> **Provided records**:
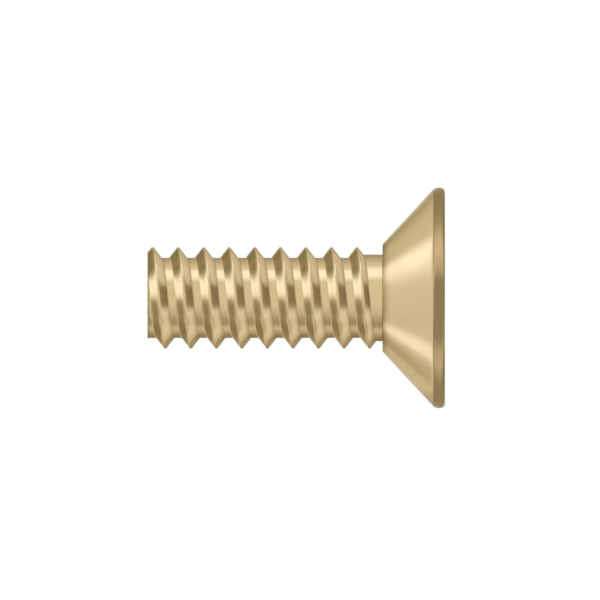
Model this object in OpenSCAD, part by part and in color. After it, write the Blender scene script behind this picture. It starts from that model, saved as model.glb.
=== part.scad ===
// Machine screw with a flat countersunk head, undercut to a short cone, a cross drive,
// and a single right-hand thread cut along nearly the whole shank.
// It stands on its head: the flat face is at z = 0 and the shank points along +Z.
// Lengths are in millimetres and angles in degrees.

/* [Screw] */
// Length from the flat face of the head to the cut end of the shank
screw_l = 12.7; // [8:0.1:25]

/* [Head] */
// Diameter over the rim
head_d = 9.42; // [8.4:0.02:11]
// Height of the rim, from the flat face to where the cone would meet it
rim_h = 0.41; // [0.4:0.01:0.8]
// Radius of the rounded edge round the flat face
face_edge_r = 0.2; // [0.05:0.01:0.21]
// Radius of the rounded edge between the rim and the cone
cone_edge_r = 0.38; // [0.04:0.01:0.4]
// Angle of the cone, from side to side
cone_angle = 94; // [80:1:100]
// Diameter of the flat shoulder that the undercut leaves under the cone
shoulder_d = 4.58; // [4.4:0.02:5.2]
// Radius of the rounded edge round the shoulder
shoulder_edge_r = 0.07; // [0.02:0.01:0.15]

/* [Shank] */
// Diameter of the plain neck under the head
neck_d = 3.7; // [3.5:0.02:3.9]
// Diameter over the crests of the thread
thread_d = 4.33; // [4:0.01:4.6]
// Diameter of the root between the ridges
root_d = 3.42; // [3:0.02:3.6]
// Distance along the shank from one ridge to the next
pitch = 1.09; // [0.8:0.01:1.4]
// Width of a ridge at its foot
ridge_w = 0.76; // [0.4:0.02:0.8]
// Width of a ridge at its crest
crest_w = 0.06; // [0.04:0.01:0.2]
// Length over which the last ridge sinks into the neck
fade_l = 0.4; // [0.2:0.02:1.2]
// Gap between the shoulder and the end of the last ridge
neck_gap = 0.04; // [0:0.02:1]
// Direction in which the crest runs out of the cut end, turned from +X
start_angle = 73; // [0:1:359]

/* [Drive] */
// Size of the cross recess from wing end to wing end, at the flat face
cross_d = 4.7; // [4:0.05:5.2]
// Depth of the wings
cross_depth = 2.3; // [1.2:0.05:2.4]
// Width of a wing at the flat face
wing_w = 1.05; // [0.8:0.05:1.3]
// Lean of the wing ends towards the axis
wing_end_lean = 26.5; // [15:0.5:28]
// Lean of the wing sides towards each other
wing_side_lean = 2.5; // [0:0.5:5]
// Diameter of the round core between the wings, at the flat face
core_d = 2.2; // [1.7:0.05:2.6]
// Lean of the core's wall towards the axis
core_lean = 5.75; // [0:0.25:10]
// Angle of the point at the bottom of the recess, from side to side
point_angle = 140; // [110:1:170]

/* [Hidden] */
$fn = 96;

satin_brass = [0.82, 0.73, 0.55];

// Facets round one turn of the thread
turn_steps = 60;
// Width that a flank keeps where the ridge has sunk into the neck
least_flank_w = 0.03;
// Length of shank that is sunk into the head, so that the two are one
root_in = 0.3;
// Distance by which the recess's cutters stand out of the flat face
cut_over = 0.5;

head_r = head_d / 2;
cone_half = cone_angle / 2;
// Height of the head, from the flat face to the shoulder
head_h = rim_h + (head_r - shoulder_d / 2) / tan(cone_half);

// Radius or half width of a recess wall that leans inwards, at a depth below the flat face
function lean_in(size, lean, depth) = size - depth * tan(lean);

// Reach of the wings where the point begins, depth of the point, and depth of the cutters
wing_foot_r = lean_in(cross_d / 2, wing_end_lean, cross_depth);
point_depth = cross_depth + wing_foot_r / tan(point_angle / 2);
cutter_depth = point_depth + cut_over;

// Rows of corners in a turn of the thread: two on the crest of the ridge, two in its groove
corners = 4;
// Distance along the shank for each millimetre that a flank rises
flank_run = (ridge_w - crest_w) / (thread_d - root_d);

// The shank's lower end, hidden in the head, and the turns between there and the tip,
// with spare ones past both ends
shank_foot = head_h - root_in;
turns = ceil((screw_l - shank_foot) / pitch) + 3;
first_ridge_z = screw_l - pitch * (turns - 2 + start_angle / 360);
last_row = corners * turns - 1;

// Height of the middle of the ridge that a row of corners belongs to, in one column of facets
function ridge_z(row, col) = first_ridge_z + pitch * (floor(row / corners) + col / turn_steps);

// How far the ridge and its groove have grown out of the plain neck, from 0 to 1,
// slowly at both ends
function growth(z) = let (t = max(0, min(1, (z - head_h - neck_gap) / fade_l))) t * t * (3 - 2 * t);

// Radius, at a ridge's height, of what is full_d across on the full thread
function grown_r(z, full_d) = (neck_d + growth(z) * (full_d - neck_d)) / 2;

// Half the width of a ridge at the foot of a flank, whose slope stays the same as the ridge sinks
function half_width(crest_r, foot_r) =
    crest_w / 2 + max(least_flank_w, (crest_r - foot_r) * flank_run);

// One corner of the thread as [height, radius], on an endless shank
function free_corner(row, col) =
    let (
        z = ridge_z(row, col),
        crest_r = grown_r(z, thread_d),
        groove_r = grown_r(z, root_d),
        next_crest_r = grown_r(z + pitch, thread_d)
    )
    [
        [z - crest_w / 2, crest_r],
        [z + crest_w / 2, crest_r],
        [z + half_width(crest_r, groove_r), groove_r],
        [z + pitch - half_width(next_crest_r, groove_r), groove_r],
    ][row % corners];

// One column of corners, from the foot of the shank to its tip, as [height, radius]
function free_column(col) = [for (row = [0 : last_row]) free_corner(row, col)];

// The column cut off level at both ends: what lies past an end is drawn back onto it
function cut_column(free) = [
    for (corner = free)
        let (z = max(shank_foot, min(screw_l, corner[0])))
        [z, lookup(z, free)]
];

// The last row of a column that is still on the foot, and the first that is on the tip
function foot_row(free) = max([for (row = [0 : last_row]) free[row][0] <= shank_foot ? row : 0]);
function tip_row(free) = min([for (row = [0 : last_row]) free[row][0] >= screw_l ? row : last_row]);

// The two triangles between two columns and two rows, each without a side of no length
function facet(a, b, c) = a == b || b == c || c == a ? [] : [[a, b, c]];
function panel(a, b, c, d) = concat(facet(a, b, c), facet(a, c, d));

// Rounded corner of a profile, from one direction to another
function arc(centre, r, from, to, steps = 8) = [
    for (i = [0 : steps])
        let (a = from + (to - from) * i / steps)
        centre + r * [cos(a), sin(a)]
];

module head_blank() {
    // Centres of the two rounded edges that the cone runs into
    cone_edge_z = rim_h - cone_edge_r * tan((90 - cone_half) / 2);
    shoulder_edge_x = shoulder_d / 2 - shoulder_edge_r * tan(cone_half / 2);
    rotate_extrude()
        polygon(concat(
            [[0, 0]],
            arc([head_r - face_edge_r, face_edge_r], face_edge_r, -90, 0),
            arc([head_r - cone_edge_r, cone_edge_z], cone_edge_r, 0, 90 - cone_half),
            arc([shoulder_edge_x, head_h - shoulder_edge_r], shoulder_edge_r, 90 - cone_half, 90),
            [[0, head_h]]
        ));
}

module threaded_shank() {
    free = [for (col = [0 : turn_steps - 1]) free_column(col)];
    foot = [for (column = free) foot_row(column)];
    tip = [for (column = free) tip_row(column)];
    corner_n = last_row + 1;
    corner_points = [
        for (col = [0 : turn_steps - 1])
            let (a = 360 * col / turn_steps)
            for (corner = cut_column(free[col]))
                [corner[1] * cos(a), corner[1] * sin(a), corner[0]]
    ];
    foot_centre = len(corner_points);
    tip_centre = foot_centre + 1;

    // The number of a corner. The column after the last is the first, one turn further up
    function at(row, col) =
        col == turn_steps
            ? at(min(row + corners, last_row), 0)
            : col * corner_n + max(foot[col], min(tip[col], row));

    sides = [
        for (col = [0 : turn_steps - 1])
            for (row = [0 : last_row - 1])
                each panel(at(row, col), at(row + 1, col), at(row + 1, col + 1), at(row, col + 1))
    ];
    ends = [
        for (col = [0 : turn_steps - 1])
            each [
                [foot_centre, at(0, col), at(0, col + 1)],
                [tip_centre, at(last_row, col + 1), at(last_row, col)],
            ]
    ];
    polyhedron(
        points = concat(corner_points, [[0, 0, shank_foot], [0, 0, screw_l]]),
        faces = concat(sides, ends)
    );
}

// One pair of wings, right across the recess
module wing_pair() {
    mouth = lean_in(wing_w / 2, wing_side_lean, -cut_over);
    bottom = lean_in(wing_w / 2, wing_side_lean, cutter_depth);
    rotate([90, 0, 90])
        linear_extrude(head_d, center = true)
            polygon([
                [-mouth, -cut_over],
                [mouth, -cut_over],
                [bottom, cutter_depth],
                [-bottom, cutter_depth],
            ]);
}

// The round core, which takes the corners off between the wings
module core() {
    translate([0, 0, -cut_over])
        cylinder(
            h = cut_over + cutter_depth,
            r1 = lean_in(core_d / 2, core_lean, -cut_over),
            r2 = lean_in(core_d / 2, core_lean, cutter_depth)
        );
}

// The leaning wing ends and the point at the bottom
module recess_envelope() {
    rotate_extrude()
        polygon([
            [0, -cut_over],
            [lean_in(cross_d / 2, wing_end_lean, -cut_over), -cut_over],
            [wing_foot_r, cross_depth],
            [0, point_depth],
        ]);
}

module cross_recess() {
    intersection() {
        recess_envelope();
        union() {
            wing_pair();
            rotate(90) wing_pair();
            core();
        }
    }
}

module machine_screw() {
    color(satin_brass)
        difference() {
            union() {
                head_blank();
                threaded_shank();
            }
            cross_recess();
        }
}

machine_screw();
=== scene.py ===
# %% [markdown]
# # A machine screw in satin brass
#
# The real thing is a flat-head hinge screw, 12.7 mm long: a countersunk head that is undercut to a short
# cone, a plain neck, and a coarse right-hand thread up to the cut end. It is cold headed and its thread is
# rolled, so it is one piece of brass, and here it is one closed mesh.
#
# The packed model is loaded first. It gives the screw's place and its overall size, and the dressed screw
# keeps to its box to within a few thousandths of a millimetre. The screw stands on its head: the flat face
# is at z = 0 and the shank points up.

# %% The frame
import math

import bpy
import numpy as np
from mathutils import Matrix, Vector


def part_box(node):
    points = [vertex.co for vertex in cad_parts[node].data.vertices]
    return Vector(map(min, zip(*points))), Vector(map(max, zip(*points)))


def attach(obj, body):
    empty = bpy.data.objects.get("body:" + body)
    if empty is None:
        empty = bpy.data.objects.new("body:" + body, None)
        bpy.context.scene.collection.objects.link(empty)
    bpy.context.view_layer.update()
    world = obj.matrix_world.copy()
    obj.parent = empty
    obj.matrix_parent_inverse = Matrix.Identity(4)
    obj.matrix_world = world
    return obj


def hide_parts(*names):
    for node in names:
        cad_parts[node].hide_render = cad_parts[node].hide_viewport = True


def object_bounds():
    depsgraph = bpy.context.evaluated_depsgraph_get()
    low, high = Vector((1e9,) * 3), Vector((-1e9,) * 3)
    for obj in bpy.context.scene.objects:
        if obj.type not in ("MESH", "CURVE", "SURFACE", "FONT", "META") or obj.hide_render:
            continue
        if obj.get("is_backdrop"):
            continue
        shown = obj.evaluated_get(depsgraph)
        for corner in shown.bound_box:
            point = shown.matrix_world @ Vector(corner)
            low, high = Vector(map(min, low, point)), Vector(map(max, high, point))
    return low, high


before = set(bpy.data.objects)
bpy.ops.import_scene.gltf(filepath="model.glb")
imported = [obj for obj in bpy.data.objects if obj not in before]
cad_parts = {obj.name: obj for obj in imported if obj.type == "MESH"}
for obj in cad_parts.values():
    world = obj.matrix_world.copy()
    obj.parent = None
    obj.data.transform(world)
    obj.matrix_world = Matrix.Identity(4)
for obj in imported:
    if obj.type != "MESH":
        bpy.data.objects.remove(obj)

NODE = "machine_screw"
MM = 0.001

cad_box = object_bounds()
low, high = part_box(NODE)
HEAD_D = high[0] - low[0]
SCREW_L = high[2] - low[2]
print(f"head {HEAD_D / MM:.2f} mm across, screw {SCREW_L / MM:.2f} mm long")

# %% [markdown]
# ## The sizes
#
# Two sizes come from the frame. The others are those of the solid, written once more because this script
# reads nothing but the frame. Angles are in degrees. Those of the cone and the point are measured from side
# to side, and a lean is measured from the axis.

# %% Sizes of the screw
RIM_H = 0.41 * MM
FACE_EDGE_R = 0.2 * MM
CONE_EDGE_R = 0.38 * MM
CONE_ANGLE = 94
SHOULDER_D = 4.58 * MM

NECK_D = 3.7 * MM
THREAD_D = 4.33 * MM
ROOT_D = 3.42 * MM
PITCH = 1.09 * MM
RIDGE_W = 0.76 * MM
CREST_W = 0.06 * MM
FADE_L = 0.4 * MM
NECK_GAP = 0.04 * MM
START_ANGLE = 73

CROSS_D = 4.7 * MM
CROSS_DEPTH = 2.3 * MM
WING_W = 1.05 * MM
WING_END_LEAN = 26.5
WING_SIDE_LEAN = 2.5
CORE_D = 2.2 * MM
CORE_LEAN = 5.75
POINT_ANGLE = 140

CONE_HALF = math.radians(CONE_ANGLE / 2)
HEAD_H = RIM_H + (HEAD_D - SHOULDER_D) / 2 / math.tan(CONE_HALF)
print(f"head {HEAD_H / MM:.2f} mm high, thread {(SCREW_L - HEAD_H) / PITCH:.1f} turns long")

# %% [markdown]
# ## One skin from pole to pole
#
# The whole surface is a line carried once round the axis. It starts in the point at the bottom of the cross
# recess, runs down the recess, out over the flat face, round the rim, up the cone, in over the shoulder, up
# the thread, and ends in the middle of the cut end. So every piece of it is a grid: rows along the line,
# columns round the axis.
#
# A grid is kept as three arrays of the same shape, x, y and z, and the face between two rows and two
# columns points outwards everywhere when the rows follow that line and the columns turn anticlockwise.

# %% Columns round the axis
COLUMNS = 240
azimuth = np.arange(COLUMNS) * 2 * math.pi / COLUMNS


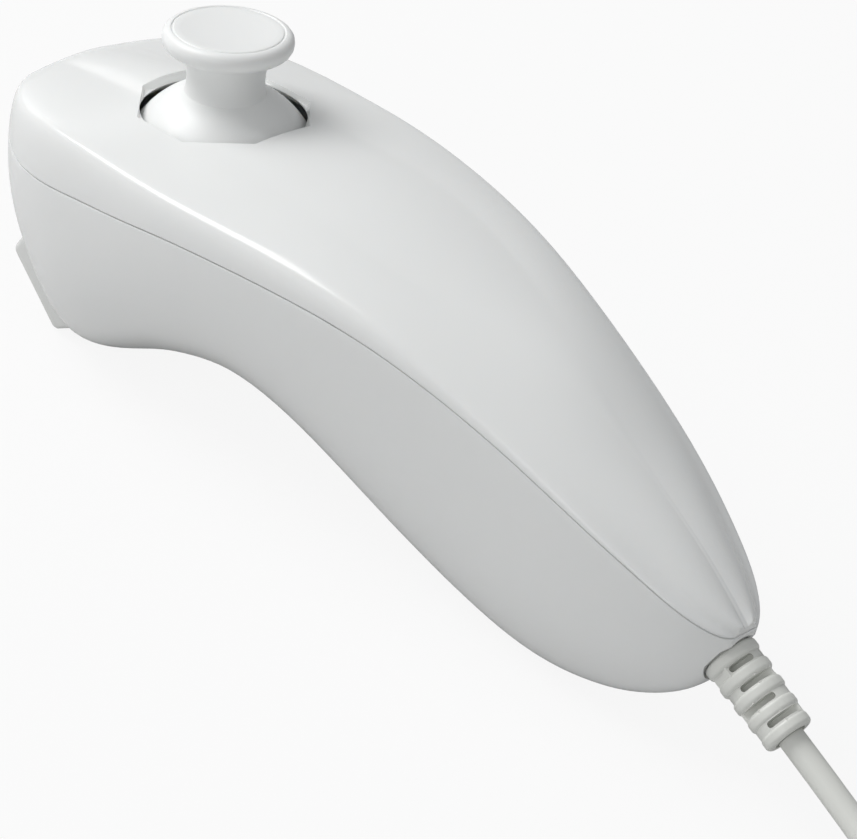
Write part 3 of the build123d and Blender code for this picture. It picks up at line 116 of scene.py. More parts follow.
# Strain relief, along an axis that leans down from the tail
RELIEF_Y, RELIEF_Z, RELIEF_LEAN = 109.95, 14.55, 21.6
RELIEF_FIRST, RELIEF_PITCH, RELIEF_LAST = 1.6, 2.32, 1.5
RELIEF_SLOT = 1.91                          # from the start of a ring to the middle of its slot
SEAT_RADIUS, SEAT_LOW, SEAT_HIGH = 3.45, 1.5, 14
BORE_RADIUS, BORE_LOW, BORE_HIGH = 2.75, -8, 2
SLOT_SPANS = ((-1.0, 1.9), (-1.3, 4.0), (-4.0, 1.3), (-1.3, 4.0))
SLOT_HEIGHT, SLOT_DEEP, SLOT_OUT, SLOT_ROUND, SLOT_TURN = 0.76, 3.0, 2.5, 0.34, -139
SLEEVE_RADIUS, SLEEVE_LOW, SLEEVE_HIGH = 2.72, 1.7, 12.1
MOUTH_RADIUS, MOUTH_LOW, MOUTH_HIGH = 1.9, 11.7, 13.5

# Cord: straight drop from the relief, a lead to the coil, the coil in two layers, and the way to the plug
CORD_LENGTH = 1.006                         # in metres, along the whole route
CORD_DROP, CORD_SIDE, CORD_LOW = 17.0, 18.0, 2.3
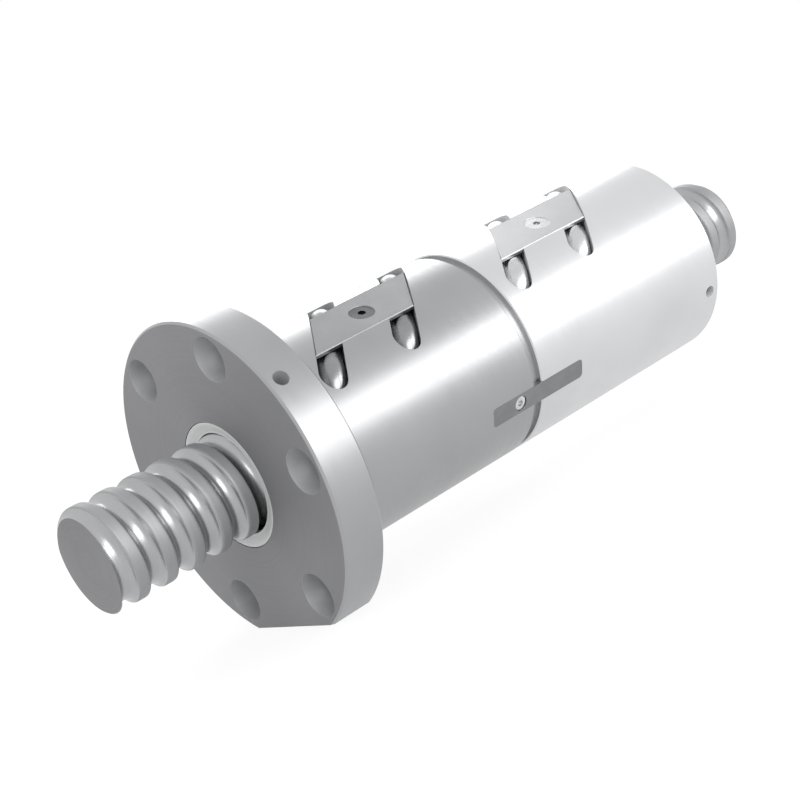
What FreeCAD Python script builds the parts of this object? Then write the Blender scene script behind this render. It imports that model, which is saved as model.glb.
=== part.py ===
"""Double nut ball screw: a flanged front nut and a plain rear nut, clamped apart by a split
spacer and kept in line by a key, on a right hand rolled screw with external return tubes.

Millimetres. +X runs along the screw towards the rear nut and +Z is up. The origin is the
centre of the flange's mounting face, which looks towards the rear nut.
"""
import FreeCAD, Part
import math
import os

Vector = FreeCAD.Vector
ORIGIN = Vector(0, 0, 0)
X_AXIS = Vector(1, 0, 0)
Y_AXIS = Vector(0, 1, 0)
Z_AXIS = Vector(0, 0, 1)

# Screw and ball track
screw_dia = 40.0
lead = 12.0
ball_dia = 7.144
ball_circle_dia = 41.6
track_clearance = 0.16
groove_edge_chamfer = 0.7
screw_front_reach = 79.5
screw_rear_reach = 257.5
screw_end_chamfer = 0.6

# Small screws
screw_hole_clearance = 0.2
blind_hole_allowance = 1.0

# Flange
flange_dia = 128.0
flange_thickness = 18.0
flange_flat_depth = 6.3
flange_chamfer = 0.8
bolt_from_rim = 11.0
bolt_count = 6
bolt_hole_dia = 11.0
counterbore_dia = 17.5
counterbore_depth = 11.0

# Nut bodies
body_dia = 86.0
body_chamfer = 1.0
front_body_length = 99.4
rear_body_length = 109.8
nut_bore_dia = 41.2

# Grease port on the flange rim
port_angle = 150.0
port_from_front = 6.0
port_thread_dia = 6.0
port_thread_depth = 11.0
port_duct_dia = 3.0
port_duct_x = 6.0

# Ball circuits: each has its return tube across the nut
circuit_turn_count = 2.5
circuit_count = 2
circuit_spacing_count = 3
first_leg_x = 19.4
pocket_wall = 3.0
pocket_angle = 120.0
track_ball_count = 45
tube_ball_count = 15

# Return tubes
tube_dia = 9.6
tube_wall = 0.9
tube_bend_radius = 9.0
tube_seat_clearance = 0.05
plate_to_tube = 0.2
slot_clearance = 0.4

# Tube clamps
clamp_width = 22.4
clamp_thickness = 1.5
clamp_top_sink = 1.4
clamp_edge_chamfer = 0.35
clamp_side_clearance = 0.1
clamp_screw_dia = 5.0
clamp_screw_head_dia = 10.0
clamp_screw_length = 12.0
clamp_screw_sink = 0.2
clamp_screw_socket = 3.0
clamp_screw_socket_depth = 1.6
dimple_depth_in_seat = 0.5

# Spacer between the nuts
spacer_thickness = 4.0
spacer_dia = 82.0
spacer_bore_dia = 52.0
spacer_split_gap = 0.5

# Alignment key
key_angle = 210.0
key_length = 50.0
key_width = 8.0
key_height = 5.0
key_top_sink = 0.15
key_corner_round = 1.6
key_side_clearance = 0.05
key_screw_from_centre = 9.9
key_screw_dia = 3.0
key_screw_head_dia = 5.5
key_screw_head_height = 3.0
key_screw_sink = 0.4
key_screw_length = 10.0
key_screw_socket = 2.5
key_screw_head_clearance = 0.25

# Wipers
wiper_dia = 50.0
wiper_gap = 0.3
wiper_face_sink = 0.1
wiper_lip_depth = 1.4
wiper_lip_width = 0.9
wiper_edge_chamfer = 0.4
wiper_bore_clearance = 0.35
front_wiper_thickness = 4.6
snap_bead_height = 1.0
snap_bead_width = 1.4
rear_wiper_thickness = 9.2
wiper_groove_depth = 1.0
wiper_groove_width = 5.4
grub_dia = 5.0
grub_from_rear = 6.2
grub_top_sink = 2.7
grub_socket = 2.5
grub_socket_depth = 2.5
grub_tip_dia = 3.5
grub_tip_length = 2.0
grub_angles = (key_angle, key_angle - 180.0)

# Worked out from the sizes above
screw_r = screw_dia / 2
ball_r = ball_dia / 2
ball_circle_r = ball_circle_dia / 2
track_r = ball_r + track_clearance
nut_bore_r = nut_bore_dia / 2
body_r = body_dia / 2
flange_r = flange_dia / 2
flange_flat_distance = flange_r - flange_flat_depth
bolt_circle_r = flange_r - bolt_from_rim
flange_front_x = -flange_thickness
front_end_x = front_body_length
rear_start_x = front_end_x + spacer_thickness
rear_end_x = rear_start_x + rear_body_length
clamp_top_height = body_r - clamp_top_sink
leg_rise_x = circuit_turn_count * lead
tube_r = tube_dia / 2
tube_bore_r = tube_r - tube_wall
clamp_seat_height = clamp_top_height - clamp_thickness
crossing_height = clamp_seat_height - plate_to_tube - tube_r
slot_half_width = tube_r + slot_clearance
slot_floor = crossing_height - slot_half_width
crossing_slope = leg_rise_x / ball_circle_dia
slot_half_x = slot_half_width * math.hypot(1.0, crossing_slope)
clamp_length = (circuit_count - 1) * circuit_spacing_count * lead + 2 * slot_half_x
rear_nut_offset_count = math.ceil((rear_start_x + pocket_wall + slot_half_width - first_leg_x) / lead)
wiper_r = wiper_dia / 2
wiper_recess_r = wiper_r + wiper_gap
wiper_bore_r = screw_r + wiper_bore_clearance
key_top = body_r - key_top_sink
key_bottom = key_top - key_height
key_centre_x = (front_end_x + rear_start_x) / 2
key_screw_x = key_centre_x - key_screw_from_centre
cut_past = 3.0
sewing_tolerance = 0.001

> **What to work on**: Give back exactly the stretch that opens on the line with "and the point at the bottom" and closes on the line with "low, high = Vector((1e9,)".

> **Expected answer**:
// The leaning wing ends and the point at the bottom
module recess_envelope() {
    rotate_extrude()
        polygon([
            [0, -cut_over],
            [lean_in(cross_d / 2, wing_end_lean, -cut_over), -cut_over],
            [wing_foot_r, cross_depth],
            [0, point_depth],
        ]);
}

module cross_recess() {
    intersection() {
        recess_envelope();
        union() {
            wing_pair();
            rotate(90) wing_pair();
            core();
        }
    }
}

module machine_screw() {
    color(satin_brass)
        difference() {
            union() {
                head_blank();
                threaded_shank();
            }
            cross_recess();
        }
}

machine_screw();
=== scene.py ===
# %% [markdown]
# # A machine screw in satin brass
#
# The real thing is a flat-head hinge screw, 12.7 mm long: a countersunk head that is undercut to a short
# cone, a plain neck, and a coarse right-hand thread up to the cut end. It is cold headed and its thread is
# rolled, so it is one piece of brass, and here it is one closed mesh.
#
# The packed model is loaded first. It gives the screw's place and its overall size, and the dressed screw
# keeps to its box to within a few thousandths of a millimetre. The screw stands on its head: the flat face
# is at z = 0 and the shank points up.

# %% The frame
import math

import bpy
import numpy as np
from mathutils import Matrix, Vector


def part_box(node):
    points = [vertex.co for vertex in cad_parts[node].data.vertices]
    return Vector(map(min, zip(*points))), Vector(map(max, zip(*points)))


def attach(obj, body):
    empty = bpy.data.objects.get("body:" + body)
    if empty is None:
        empty = bpy.data.objects.new("body:" + body, None)
        bpy.context.scene.collection.objects.link(empty)
    bpy.context.view_layer.update()
    world = obj.matrix_world.copy()
    obj.parent = empty
    obj.matrix_parent_inverse = Matrix.Identity(4)
    obj.matrix_world = world
    return obj


def hide_parts(*names):
    for node in names:
        cad_parts[node].hide_render = cad_parts[node].hide_viewport = True


def object_bounds():
    depsgraph = bpy.context.evaluated_depsgraph_get()
    low, high = Vector((1e9,) * 3), Vector((-1e9,) * 3)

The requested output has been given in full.